> [Exercise goal] Write out the complete material exactly as it stands.

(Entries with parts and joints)
=======

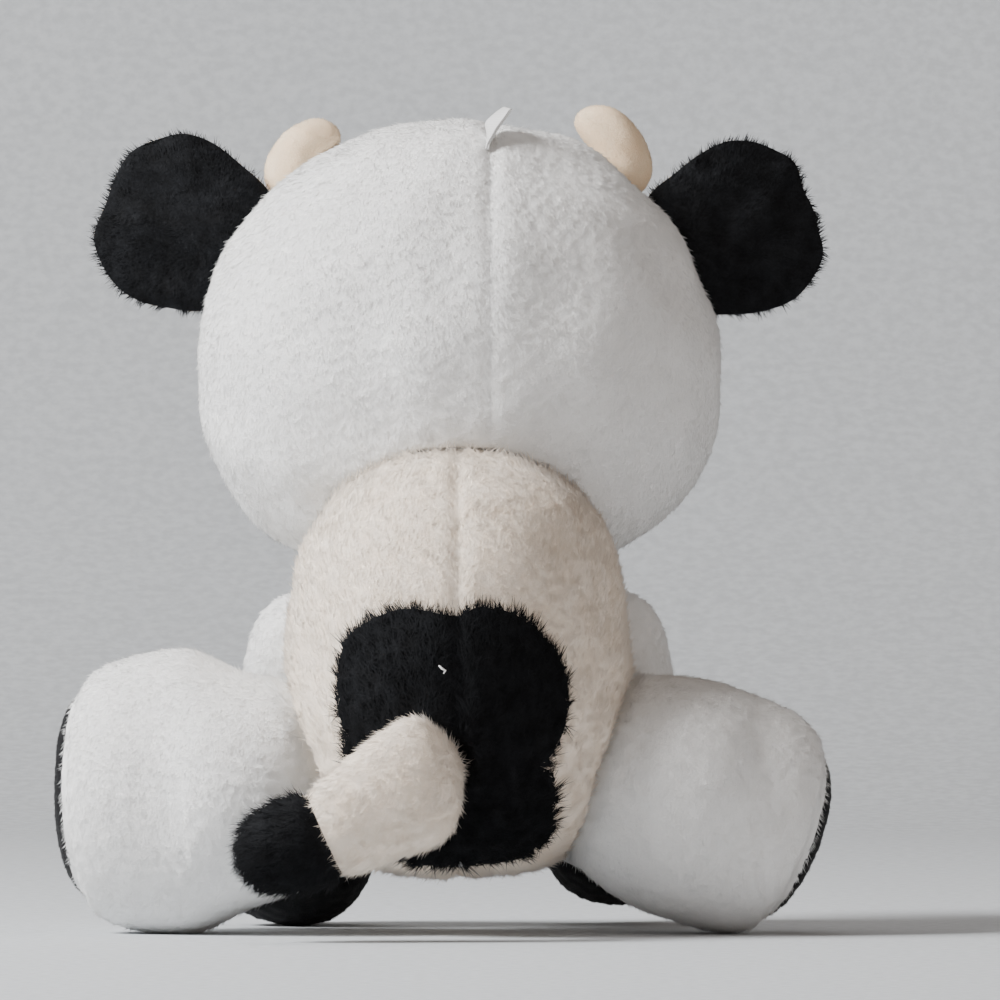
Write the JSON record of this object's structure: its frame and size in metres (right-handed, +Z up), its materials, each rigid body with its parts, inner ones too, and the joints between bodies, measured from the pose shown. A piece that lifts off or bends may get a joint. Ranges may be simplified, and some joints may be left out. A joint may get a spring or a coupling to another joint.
{
  "type": "plush cow",
  "caption": "Seated plush cow: rounded body with a black rump patch, big head with muzzle, ears and horns, four stuffed legs and a tufted tail.",
  "frame": {"origin": "middle of the toy's footprint box, on the surface that it sits on", "axes": "+Z up, +Y the way the toy faces, +X to the right of somebody who looks at its back"},
  "size_m": [0.2343, 0.2101, 0.2478],
  "materials": {
    "white_fur": "dense short pile, cool white",
    "cream_fur": "dense pile, warm ivory",
    "black_fur": "longer black pile",
    "black_velour": "smooth short black nap",
    "peach_velour": "smooth short peach nap",
    "fibre_fill": "loose polyester fibre",
    "eye_plastic": "polished black",
    "washer_plastic": "moulded white",
    "satin_ribbon": "white satin"
  },
  "bodies": {
    "torso": {"back_panel_left": "cream_fur", "back_panel_right": "cream_fur", "belly_panel": "cream_fur", "rump_patch_left": "black_fur", "rump_patch_right": "black_fur", "body_stuffing": "fibre_fill"},
    "head": {"head_back_left": "white_fur", "head_back_right": "white_fur", "face_panel": "white_fur", "head_stuffing": "fibre_fill", "muzzle_skin": "peach_velour", "muzzle_stuffing": "fibre_fill", "eye_left": "eye_plastic", "eye_right": "eye_plastic", "eye_washer_left": "washer_plastic", "eye_washer_right": "washer_plastic", "hanging_loop": "satin_ribbon", "horn_skin_left": "peach_velour", "horn_skin_right": "peach_velour", "horn_stuffing_left": "fibre_fill", "horn_stuffing_right": "fibre_fill"},
    "ear_left": {"ear_back_left": "black_fur", "ear_lining_left": "peach_velour"},
    "ear_right": {"ear_back_right": "black_fur", "ear_lining_right": "peach_velour"},
    "front_leg_left": {"front_leg_skin_left": "white_fur", "front_hoof_left": "black_velour", "front_leg_stuffing_left": "fibre_fill"},
    "front_leg_right": {"front_leg_skin_right": "white_fur", "front_hoof_right": "black_velour", "front_leg_stuffing_right": "fibre_fill"},
    "hind_leg_left": {"hind_leg_skin_left": "white_fur", "hind_sole_left": "black_velour", "hind_leg_stuffing_left": "fibre_fill"},
    "hind_leg_right": {"hind_leg_skin_right": "white_fur", "hind_sole_right": "black_velour", "hind_leg_stuffing_right": "fibre_fill"},
    "tail": {"tail_sleeve": "cream_fur", "tail_tuft": "black_fur", "tail_stuffing": "fibre_fill"}
  },
  "joints": [
    {"name": "neck", "type": "hinge", "parent": "torso", "child": "head", "pos_m": [0.0044, -0.024, 0.0966], "axis": [0, 0.6691, 0.7431], "range_deg": [-18, 18], "stiffness_Nm_per_rad": 0.4},
    {"name": "ear_seam_left", "type": "hinge", "parent": "head", "child": "ear_left", "pos_m": [-0.06194, 0.034, 0.20462], "axis": [0.4086, 0, 0.9127], "range_deg": [-15, 15], "stiffness_Nm_per_rad": 0.05},
    {"name": "ear_seam_right", "type": "hinge", "parent": "head", "child": "ear_right", "pos_m": [0.07101, 0.03403, 0.20394], "axis": [-0.3437, 0, 0.9391], "range_deg": [-15, 15], "stiffness_Nm_per_rad": 0.05},
    {"name": "shoulder_left", "type": "hinge", "parent": "torso", "child": "front_leg_left", "pos_m": [-0.0376, 0.0328, 0.082], "axis": [1, 0, 0], "range_deg": [0, 40], "stiffness_Nm_per_rad": 0.4},
    {"name": "shoulder_right", "type": "hinge", "parent": "torso", "child": "front_leg_right", "pos_m": [0.0464, 0.0328, 0.082], "axis": [1, 0, 0], "range_deg": [0, 40], "stiffness_Nm_per_rad": 0.4},
    {"name": "hip_left", "type": "hinge", "parent": "torso", "child": "hind_leg_left", "pos_m": [-0.0596, -0.02, 0.0431], "axis": [-0.9607, 0.2755, -0.0349], "range_deg": [-20, 20], "stiffness_Nm_per_rad": 0.3},
    {"name": "hip_right", "type": "hinge", "parent": "torso", "child": "hind_leg_right", "pos_m": [0.0684, -0.02, 0.0423], "axis": [0.8937, 0.2904, -0.342], "range_deg": [-20, 20], "stiffness_Nm_per_rad": 0.3},
    {"name": "tail_root", "type": "hinge", "parent": "torso", "child": "tail", "pos_m": [0.0014, -0.07233, 0.0525], "axis": [0, 1, 0], "range_deg": [-6, 60], "stiffness_Nm_per_rad": 0.1}
  ]
}
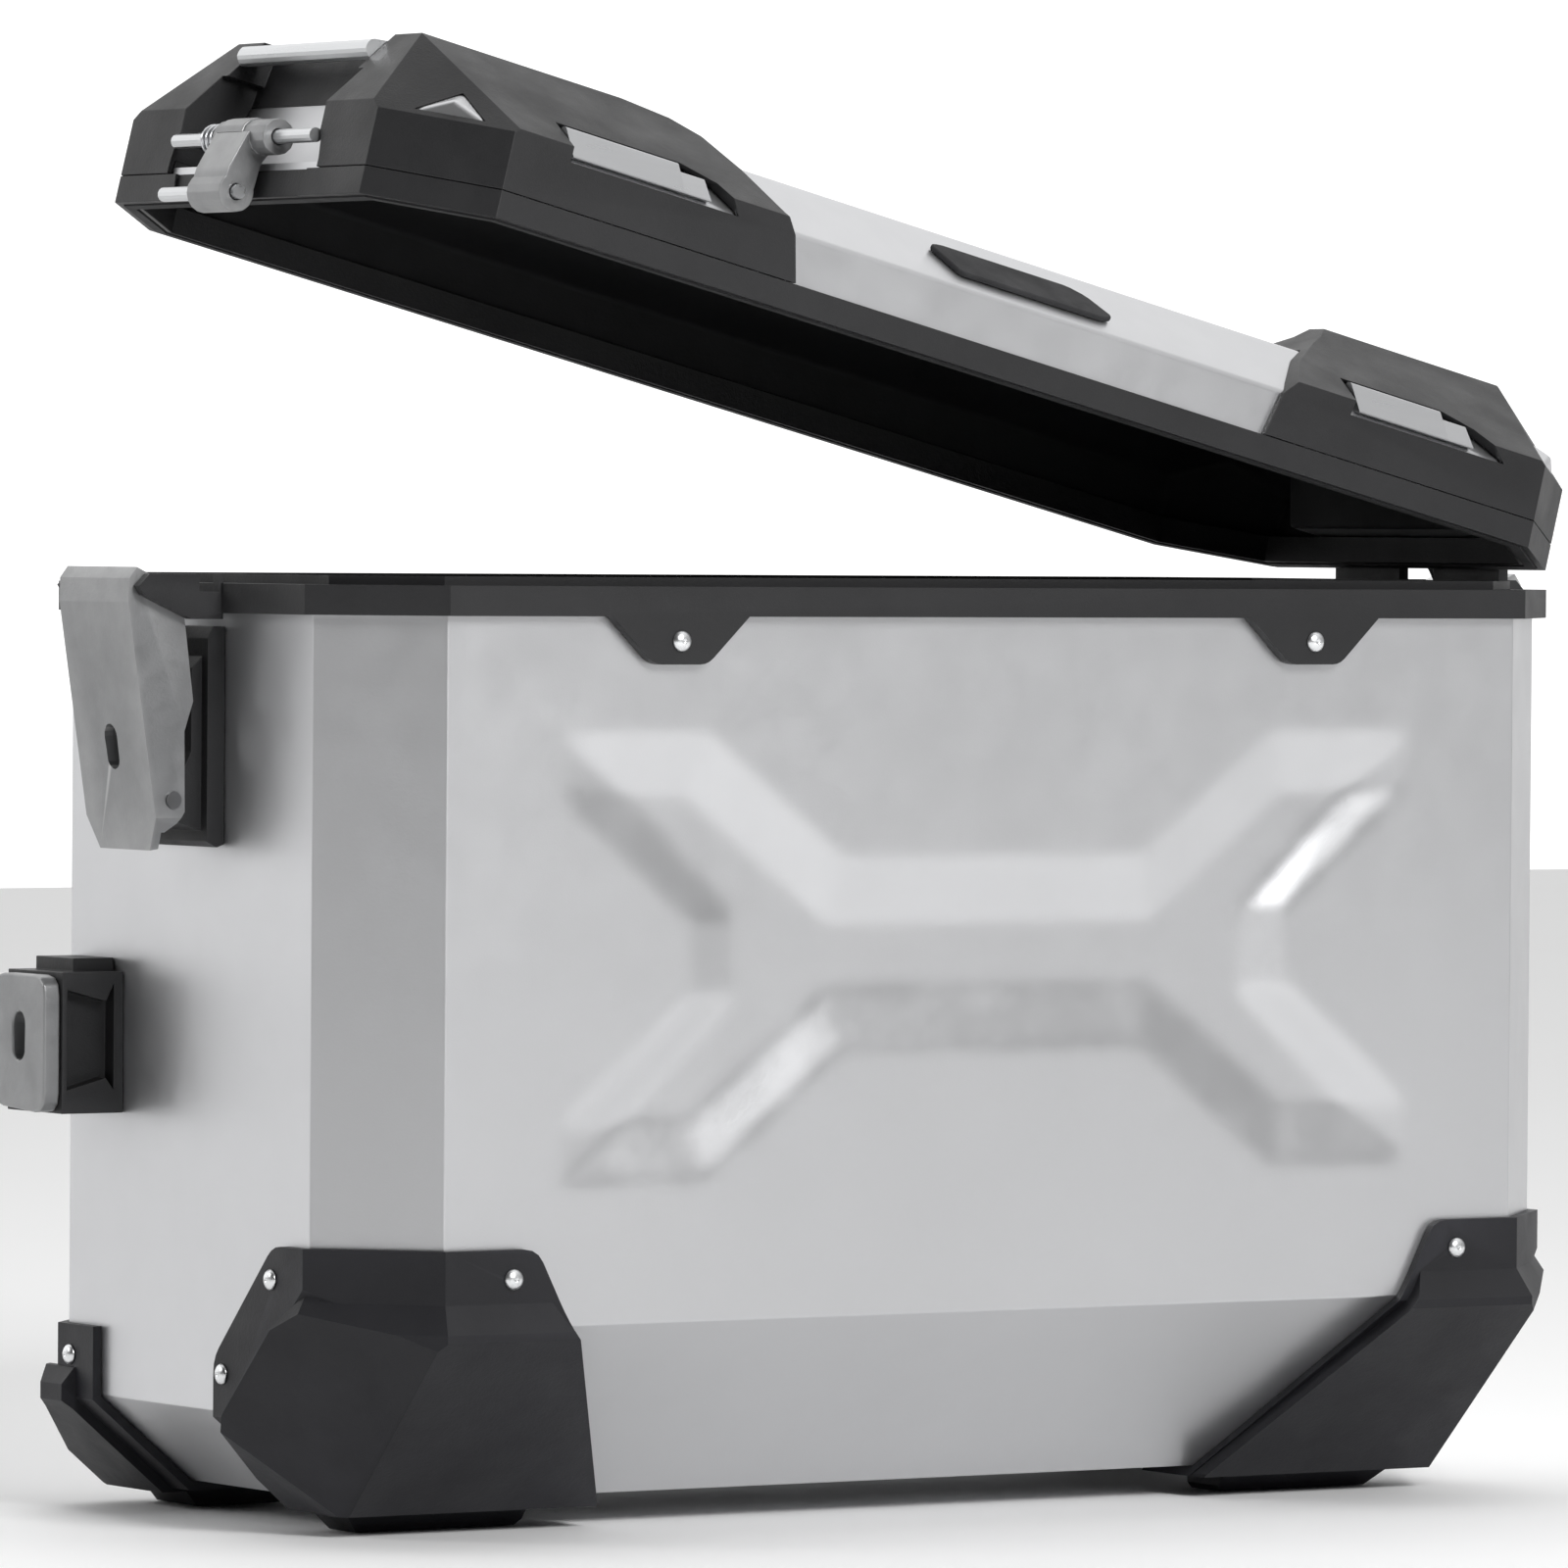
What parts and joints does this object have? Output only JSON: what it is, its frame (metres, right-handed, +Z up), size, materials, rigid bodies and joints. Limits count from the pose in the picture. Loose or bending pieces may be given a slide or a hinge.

=======

> [Task result]
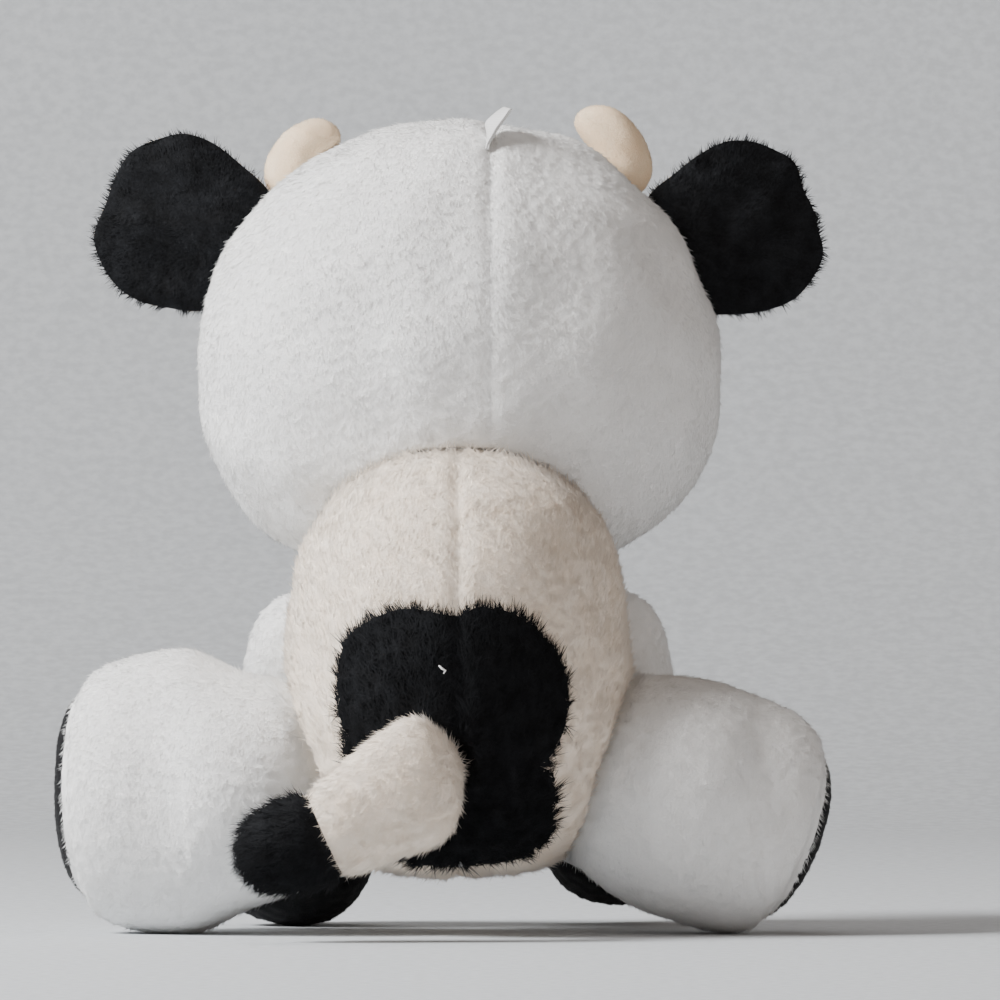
Write the JSON record of this object's structure: its frame and size in metres (right-handed, +Z up), its materials, each rigid body with its parts, inner ones too, and the joints between bodies, measured from the pose shown. A piece that lifts off or bends may get a joint. Ranges may be simplified, and some joints may be left out. A joint may get a spring or a coupling to another joint.
{
  "type": "plush cow",
  "caption": "Seated plush cow: rounded body with a black rump patch, big head with muzzle, ears and horns, four stuffed legs and a tufted tail.",
  "frame": {"origin": "middle of the toy's footprint box, on the surface that it sits on", "axes": "+Z up, +Y the way the toy faces, +X to the right of somebody who looks at its back"},
  "size_m": [0.2343, 0.2101, 0.2478],
  "materials": {
    "white_fur": "dense short pile, cool white",
    "cream_fur": "dense pile, warm ivory",
    "black_fur": "longer black pile",
    "black_velour": "smooth short black nap",
    "peach_velour": "smooth short peach nap",
    "fibre_fill": "loose polyester fibre",
    "eye_plastic": "polished black",
    "washer_plastic": "moulded white",
    "satin_ribbon": "white satin"
  },
  "bodies": {
    "torso": {"back_panel_left": "cream_fur", "back_panel_right": "cream_fur", "belly_panel": "cream_fur", "rump_patch_left": "black_fur", "rump_patch_right": "black_fur", "body_stuffing": "fibre_fill"},
    "head": {"head_back_left": "white_fur", "head_back_right": "white_fur", "face_panel": "white_fur", "head_stuffing": "fibre_fill", "muzzle_skin": "peach_velour", "muzzle_stuffing": "fibre_fill", "eye_left": "eye_plastic", "eye_right": "eye_plastic", "eye_washer_left": "washer_plastic", "eye_washer_right": "washer_plastic", "hanging_loop": "satin_ribbon", "horn_skin_left": "peach_velour", "horn_skin_right": "peach_velour", "horn_stuffing_left": "fibre_fill", "horn_stuffing_right": "fibre_fill"},
    "ear_left": {"ear_back_left": "black_fur", "ear_lining_left": "peach_velour"},
    "ear_right": {"ear_back_right": "black_fur", "ear_lining_right": "peach_velour"},
    "front_leg_left": {"front_leg_skin_left": "white_fur", "front_hoof_left": "black_velour", "front_leg_stuffing_left": "fibre_fill"},
    "front_leg_right": {"front_leg_skin_right": "white_fur", "front_hoof_right": "black_velour", "front_leg_stuffing_right": "fibre_fill"},
    "hind_leg_left": {"hind_leg_skin_left": "white_fur", "hind_sole_left": "black_velour", "hind_leg_stuffing_left": "fibre_fill"},
    "hind_leg_right": {"hind_leg_skin_right": "white_fur", "hind_sole_right": "black_velour", "hind_leg_stuffing_right": "fibre_fill"},
    "tail": {"tail_sleeve": "cream_fur", "tail_tuft": "black_fur", "tail_stuffing": "fibre_fill"}
  },
  "joints": [
    {"name": "neck", "type": "hinge", "parent": "torso", "child": "head", "pos_m": [0.0044, -0.024, 0.0966], "axis": [0, 0.6691, 0.7431], "range_deg": [-18, 18], "stiffness_Nm_per_rad": 0.4},
    {"name": "ear_seam_left", "type": "hinge", "parent": "head", "child": "ear_left", "pos_m": [-0.06194, 0.034, 0.20462], "axis": [0.4086, 0, 0.9127], "range_deg": [-15, 15], "stiffness_Nm_per_rad": 0.05},
    {"name": "ear_seam_right", "type": "hinge", "parent": "head", "child": "ear_right", "pos_m": [0.07101, 0.03403, 0.20394], "axis": [-0.3437, 0, 0.9391], "range_deg": [-15, 15], "stiffness_Nm_per_rad": 0.05},
    {"name": "shoulder_left", "type": "hinge", "parent": "torso", "child": "front_leg_left", "pos_m": [-0.0376, 0.0328, 0.082], "axis": [1, 0, 0], "range_deg": [0, 40], "stiffness_Nm_per_rad": 0.4},
    {"name": "shoulder_right", "type": "hinge", "parent": "torso", "child": "front_leg_right", "pos_m": [0.0464, 0.0328, 0.082], "axis": [1, 0, 0], "range_deg": [0, 40], "stiffness_Nm_per_rad": 0.4},
    {"name": "hip_left", "type": "hinge", "parent": "torso", "child": "hind_leg_left", "pos_m": [-0.0596, -0.02, 0.0431], "axis": [-0.9607, 0.2755, -0.0349], "range_deg": [-20, 20], "stiffness_Nm_per_rad": 0.3},
    {"name": "hip_right", "type": "hinge", "parent": "torso", "child": "hind_leg_right", "pos_m": [0.0684, -0.02, 0.0423], "axis": [0.8937, 0.2904, -0.342], "range_deg": [-20, 20], "stiffness_Nm_per_rad": 0.3},
    {"name": "tail_root", "type": "hinge", "parent": "torso", "child": "tail", "pos_m": [0.0014, -0.07233, 0.0525], "axis": [0, 1, 0], "range_deg": [-6, 60], "stiffness_Nm_per_rad": 0.1}
  ]
}
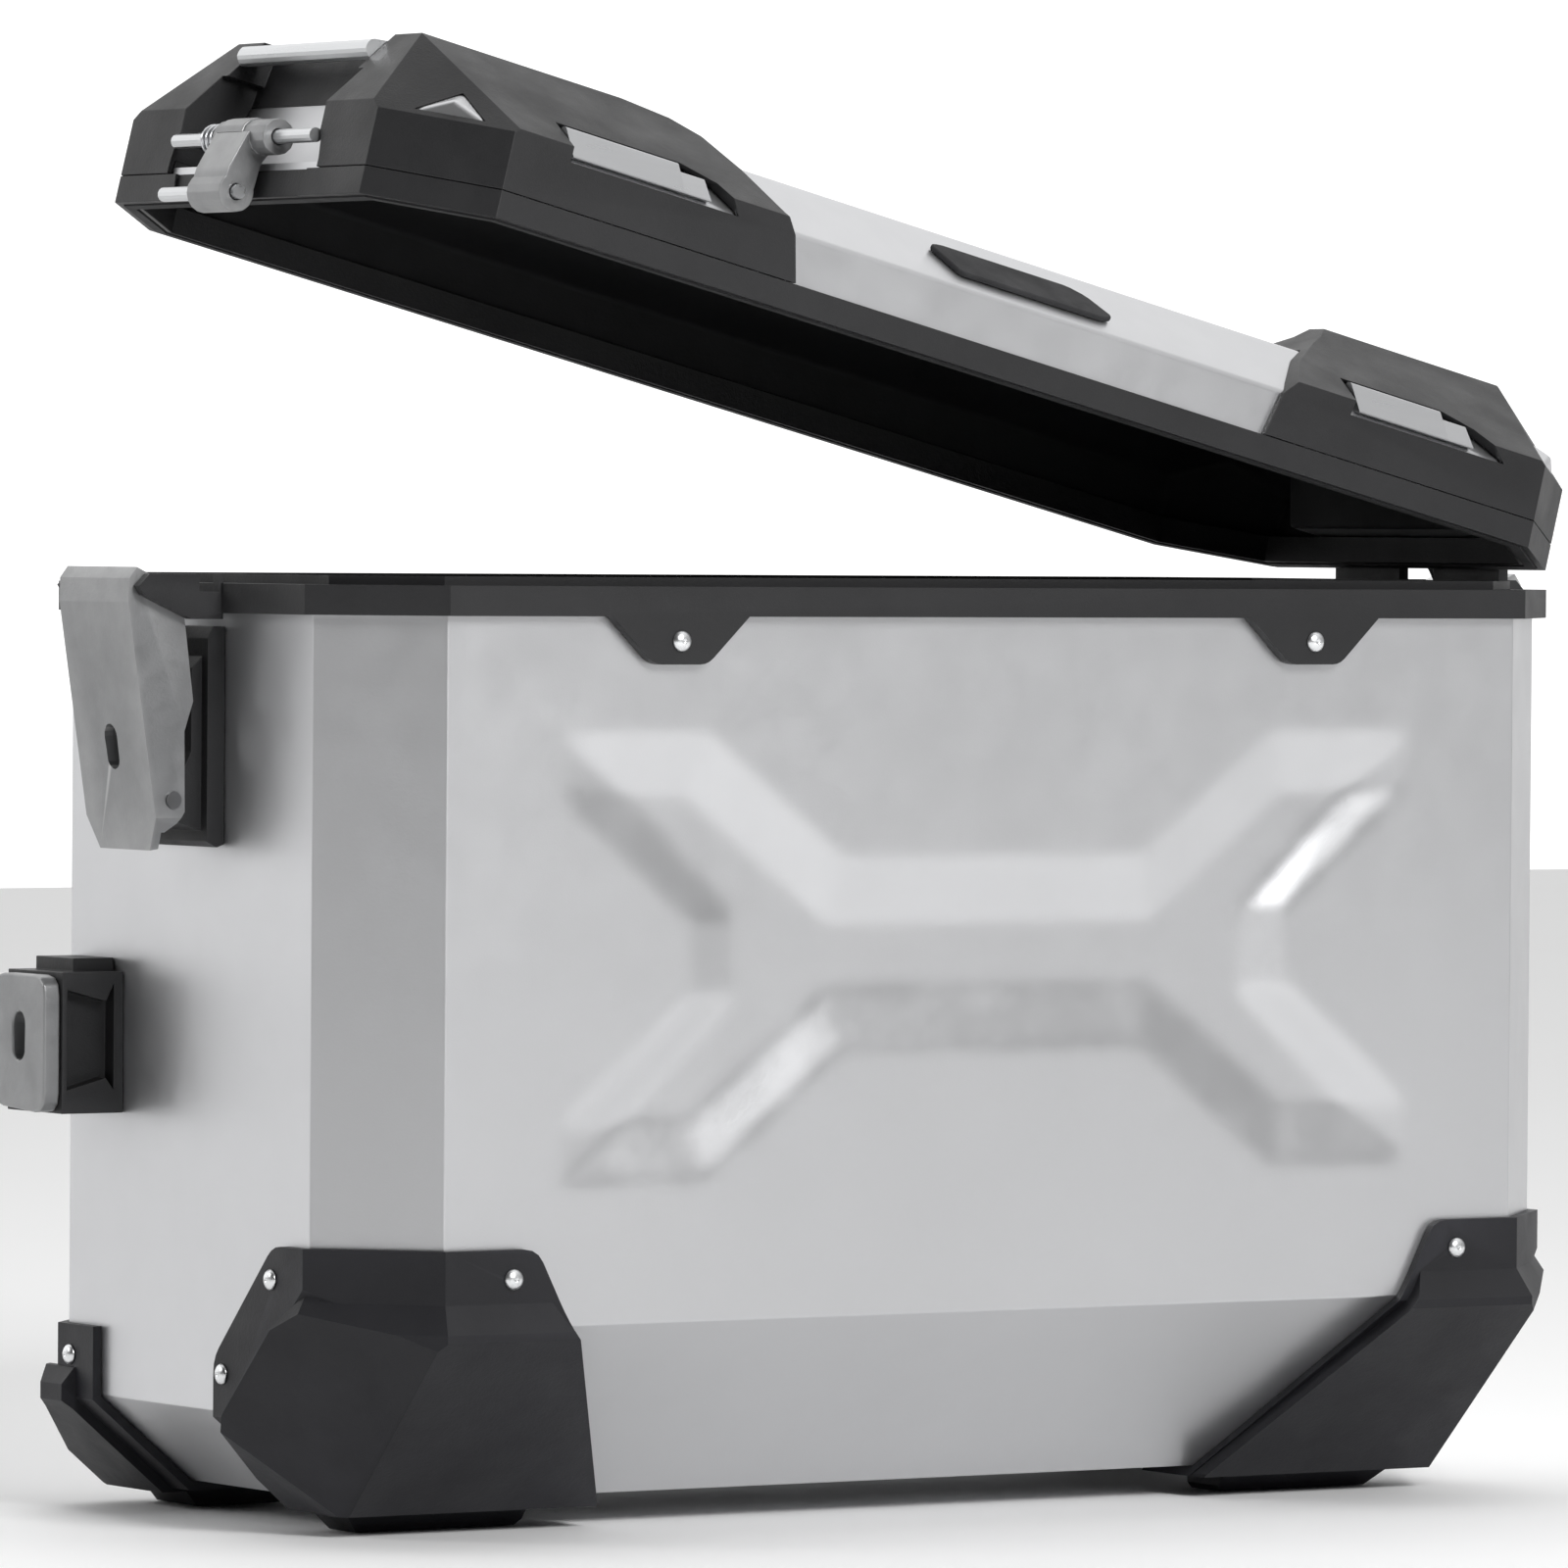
What parts and joints does this object have? Output only JSON: what it is, its frame (metres, right-handed, +Z up), size, materials, rigid bodies and joints. Limits count from the pose in the picture. Loose or bending pieces may be given a slide or a hinge.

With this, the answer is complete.